**DO THIS**
Look below. Copy each line that has "piece" in it.

======== DATA PROVIDED ========

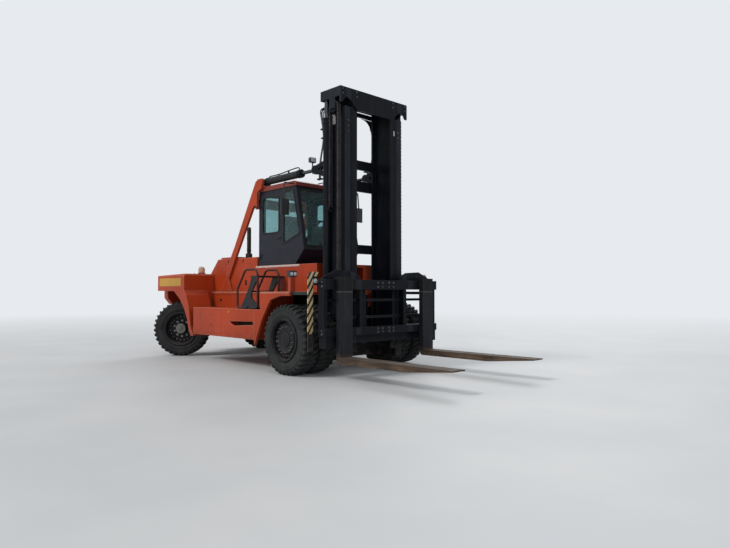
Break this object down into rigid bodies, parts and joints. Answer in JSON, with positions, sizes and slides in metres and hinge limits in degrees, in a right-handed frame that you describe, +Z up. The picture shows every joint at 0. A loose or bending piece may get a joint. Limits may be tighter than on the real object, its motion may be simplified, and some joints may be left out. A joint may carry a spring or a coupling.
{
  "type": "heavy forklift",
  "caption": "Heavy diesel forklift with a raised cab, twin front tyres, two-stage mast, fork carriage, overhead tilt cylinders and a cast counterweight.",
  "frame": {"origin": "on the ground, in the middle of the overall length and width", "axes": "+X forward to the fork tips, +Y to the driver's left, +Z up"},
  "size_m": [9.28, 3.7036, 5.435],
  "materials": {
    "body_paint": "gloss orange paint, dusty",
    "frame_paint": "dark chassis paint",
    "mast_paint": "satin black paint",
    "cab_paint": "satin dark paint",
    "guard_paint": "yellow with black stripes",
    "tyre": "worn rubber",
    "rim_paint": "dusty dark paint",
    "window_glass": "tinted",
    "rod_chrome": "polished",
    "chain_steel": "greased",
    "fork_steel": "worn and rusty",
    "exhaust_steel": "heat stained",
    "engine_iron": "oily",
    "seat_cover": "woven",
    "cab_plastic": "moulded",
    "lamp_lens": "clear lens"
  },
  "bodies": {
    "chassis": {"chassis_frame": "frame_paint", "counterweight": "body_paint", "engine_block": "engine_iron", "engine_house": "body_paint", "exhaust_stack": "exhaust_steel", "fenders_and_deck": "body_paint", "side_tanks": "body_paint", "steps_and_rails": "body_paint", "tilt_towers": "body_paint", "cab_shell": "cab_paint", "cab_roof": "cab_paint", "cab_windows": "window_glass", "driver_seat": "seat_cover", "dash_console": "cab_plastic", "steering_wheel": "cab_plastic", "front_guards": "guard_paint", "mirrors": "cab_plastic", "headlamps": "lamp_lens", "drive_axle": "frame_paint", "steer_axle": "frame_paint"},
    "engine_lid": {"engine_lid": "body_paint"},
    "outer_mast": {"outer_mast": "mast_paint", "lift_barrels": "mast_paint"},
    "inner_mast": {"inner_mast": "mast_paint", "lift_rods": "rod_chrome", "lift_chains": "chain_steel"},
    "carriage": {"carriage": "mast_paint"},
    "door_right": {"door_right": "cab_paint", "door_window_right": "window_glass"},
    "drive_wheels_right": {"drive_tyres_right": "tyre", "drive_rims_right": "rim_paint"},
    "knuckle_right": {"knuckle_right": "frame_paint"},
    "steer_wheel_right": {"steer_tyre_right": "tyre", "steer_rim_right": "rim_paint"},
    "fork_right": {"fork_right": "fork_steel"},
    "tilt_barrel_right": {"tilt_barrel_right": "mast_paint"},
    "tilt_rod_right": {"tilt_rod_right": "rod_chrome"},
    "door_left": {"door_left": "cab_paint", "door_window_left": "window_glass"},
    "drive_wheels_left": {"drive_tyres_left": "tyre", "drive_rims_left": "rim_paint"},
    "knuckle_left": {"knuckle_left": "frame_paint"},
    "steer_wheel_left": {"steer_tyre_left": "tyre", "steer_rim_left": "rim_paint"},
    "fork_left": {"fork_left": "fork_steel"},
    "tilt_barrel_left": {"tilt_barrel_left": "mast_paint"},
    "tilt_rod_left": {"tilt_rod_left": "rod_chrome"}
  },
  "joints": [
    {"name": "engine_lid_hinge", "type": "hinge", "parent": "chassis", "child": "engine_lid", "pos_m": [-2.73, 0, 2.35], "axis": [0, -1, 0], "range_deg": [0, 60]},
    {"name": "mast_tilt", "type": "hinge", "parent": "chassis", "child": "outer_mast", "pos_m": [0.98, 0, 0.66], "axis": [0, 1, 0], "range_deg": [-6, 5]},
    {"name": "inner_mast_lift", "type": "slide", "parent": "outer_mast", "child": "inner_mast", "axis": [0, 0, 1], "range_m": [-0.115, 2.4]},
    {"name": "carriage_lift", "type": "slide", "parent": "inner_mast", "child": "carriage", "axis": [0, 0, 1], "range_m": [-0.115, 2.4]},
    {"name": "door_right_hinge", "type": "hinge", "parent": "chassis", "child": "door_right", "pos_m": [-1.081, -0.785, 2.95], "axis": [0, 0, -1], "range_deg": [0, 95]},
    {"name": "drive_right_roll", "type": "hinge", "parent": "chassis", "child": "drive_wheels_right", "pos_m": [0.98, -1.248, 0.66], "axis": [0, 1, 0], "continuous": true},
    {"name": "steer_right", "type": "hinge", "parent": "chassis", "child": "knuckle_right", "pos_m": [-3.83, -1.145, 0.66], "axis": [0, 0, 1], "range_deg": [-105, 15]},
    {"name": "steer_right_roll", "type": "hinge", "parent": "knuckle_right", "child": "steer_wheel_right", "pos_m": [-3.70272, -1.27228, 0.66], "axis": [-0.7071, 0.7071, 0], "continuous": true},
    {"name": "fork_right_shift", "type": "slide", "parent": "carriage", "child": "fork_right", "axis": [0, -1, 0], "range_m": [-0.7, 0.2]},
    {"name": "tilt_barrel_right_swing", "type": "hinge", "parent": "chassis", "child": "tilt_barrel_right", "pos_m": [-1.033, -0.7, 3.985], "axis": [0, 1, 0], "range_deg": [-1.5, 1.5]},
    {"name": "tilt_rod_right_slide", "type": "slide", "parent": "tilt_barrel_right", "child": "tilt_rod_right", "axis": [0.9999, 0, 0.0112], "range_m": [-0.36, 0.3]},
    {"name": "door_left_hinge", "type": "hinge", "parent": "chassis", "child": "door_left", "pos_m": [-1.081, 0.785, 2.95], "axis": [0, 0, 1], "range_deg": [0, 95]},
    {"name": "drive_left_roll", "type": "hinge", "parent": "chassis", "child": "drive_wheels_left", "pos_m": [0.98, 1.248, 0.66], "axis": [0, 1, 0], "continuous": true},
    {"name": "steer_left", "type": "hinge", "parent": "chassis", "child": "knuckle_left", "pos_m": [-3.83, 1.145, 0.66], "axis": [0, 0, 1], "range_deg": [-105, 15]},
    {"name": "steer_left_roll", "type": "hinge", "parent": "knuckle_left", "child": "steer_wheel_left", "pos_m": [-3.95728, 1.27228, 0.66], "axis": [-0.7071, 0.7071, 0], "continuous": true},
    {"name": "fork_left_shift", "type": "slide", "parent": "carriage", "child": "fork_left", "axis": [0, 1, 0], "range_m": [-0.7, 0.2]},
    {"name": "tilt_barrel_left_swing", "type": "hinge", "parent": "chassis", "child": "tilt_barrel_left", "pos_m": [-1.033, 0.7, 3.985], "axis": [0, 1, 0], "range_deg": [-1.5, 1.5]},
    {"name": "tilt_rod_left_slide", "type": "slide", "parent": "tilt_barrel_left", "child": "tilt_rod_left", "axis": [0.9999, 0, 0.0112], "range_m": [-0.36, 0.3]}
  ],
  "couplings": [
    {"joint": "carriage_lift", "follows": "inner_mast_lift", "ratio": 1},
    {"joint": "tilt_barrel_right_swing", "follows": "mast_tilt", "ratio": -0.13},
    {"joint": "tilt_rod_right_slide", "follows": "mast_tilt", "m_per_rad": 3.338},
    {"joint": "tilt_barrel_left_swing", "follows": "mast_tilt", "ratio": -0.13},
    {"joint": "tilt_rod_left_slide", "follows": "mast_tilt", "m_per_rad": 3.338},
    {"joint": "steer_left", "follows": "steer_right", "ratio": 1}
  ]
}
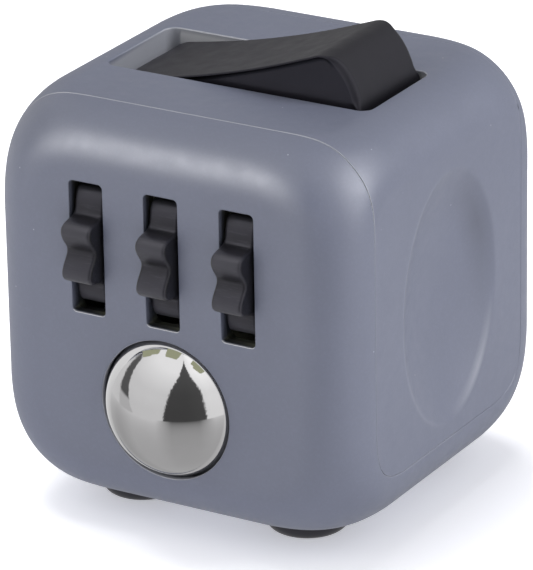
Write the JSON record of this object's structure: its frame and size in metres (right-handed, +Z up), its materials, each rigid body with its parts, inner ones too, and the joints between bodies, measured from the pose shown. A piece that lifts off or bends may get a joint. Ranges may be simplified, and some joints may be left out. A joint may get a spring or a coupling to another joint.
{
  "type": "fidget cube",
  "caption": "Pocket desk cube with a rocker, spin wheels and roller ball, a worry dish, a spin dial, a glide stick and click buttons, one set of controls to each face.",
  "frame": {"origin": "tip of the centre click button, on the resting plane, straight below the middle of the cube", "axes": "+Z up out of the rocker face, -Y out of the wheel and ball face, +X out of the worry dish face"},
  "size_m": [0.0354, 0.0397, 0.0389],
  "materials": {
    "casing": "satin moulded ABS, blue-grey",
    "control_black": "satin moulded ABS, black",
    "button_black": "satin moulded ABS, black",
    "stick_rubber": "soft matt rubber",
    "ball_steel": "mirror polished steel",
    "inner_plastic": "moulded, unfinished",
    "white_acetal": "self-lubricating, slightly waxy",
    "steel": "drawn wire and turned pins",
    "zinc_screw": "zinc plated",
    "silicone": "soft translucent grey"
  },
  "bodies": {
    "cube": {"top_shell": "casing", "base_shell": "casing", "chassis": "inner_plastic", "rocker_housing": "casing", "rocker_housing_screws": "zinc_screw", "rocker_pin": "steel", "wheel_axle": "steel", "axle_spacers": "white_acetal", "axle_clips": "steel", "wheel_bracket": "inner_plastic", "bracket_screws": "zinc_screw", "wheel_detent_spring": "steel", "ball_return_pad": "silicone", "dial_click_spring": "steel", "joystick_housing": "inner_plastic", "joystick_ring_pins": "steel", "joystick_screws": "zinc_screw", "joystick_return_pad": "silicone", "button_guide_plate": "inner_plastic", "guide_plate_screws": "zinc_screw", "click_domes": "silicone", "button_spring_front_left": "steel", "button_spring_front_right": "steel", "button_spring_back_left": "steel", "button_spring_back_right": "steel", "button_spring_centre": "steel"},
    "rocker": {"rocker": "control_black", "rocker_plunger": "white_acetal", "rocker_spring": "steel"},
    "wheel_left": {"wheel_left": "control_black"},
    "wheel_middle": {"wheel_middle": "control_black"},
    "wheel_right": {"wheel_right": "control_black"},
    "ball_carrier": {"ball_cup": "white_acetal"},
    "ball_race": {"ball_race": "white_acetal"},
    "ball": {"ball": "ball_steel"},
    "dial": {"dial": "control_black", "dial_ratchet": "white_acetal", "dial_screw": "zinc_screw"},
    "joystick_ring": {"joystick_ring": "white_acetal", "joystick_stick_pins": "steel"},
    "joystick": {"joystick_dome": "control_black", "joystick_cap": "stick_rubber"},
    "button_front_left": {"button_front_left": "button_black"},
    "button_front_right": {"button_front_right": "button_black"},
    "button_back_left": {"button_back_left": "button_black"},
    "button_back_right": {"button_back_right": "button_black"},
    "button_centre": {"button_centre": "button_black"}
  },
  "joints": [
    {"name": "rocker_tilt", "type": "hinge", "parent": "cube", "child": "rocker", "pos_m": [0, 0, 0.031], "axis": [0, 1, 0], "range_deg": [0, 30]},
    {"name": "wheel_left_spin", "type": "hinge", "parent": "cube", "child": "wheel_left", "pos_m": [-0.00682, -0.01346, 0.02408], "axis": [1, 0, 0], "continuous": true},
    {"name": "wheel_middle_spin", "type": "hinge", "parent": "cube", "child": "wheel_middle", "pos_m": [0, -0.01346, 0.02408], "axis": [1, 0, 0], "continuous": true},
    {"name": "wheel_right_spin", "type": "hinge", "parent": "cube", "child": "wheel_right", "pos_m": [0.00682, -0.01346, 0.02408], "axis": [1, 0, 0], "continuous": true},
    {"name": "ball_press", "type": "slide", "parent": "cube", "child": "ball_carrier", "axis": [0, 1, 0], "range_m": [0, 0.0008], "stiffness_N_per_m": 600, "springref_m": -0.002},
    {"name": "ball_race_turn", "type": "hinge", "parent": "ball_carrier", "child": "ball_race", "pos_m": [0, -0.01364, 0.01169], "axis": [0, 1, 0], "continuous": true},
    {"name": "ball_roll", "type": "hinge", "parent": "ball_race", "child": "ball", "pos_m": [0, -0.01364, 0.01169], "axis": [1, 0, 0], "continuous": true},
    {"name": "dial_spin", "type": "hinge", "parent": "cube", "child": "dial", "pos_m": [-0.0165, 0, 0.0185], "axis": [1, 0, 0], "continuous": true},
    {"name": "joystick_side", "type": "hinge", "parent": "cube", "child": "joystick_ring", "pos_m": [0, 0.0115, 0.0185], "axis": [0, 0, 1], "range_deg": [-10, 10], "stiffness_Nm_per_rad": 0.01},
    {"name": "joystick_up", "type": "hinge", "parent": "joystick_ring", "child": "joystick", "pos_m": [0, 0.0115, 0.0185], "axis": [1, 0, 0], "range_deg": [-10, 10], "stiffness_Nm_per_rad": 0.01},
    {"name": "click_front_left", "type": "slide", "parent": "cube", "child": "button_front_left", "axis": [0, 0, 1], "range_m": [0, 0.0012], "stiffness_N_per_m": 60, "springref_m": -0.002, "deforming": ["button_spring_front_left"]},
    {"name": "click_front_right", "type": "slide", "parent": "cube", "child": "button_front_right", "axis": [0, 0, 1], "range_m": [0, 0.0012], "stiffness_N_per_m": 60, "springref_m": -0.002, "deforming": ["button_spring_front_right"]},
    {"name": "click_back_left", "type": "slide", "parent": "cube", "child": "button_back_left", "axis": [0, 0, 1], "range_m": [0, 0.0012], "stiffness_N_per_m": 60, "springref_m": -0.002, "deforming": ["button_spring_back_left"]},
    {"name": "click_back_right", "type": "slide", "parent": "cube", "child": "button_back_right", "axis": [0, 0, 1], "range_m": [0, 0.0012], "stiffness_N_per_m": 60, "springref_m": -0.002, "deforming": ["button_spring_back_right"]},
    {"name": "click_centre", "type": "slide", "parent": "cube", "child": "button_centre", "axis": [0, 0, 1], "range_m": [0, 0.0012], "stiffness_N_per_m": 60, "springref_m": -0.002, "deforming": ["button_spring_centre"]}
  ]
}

========

**FINAL ANSWER**
Break this object down into rigid bodies, parts and joints. Answer in JSON, with positions, sizes and slides in metres and hinge limits in degrees, in a right-handed frame that you describe, +Z up. The picture shows every joint at 0. A loose or bending piece may get a joint. Limits may be tighter than on the real object, its motion may be simplified, and some joints may be left out. A joint may carry a spring or a coupling.
Write the JSON record of this object's structure: its frame and size in metres (right-handed, +Z up), its materials, each rigid body with its parts, inner ones too, and the joints between bodies, measured from the pose shown. A piece that lifts off or bends may get a joint. Ranges may be simplified, and some joints may be left out. A joint may get a spring or a coupling to another joint.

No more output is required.